— GIVEN PROBLEM —
State how many lines of the entries hold the string "shown". Reply with the number alone.

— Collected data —
>> begin

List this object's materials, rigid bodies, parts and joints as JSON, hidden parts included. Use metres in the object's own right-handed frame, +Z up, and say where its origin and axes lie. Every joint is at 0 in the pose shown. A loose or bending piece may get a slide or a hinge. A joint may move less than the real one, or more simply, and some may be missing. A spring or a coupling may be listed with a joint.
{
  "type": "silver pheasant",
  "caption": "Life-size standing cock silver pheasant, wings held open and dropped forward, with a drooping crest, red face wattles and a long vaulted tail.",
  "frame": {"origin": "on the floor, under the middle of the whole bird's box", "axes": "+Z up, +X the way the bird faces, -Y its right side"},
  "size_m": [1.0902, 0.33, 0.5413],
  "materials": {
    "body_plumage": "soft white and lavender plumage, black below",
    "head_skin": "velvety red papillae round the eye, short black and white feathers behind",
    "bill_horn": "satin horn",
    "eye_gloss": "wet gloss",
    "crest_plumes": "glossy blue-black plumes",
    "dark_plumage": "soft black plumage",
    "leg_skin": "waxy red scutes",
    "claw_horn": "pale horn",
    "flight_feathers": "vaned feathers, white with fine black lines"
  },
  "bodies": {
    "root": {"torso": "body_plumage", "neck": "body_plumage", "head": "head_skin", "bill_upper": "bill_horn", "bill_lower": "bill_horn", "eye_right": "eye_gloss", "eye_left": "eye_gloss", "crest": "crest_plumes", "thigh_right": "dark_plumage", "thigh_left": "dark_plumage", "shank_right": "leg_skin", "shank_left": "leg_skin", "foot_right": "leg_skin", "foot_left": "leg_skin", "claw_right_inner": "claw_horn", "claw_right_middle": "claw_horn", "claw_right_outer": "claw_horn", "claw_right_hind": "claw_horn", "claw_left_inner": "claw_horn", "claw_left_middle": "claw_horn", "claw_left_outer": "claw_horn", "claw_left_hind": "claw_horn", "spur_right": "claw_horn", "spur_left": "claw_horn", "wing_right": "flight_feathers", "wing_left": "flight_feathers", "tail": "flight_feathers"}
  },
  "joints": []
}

>> end
>> begin

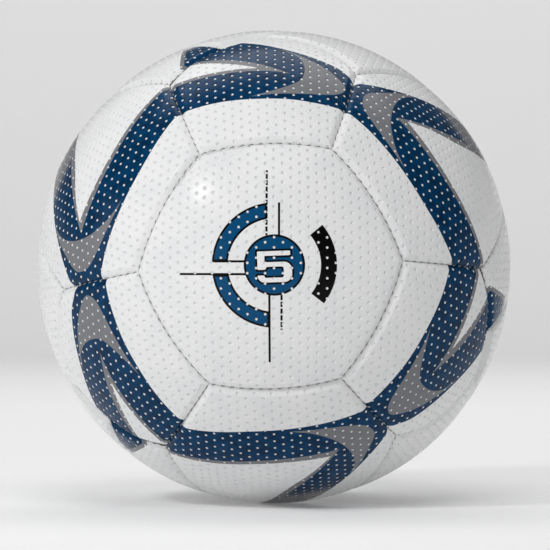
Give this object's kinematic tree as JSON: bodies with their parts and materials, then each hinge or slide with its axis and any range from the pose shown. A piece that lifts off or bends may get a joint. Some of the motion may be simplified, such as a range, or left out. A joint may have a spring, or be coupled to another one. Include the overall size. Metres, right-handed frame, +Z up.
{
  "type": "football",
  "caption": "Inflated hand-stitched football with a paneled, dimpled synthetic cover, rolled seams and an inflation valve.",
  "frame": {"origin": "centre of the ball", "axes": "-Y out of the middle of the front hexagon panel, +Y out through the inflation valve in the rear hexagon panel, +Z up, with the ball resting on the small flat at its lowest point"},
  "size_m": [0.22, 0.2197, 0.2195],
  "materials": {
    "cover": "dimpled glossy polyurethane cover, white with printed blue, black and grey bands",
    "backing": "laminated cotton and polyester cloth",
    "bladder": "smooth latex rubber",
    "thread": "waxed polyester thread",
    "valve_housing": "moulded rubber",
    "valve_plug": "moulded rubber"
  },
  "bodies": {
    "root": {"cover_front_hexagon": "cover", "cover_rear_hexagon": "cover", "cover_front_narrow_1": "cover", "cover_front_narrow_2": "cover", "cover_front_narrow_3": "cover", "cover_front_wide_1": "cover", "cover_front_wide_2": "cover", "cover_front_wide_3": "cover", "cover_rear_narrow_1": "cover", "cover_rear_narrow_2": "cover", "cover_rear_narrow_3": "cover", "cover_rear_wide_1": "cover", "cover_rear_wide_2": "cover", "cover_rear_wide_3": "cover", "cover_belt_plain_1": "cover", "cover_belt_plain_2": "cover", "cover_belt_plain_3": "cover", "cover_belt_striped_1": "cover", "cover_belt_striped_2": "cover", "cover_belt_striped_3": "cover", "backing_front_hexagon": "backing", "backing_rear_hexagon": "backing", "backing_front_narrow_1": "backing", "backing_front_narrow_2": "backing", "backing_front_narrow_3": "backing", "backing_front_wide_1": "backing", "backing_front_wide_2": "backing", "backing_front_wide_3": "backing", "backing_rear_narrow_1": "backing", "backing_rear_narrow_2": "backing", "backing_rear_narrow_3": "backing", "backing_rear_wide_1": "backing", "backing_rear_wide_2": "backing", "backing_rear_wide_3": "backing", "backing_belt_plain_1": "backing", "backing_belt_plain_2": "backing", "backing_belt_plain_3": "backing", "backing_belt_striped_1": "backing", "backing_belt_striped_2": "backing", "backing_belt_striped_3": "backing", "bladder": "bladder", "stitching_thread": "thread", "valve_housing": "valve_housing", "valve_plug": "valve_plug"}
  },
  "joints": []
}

>> end

— RESPONSE TO THIS TASK —
2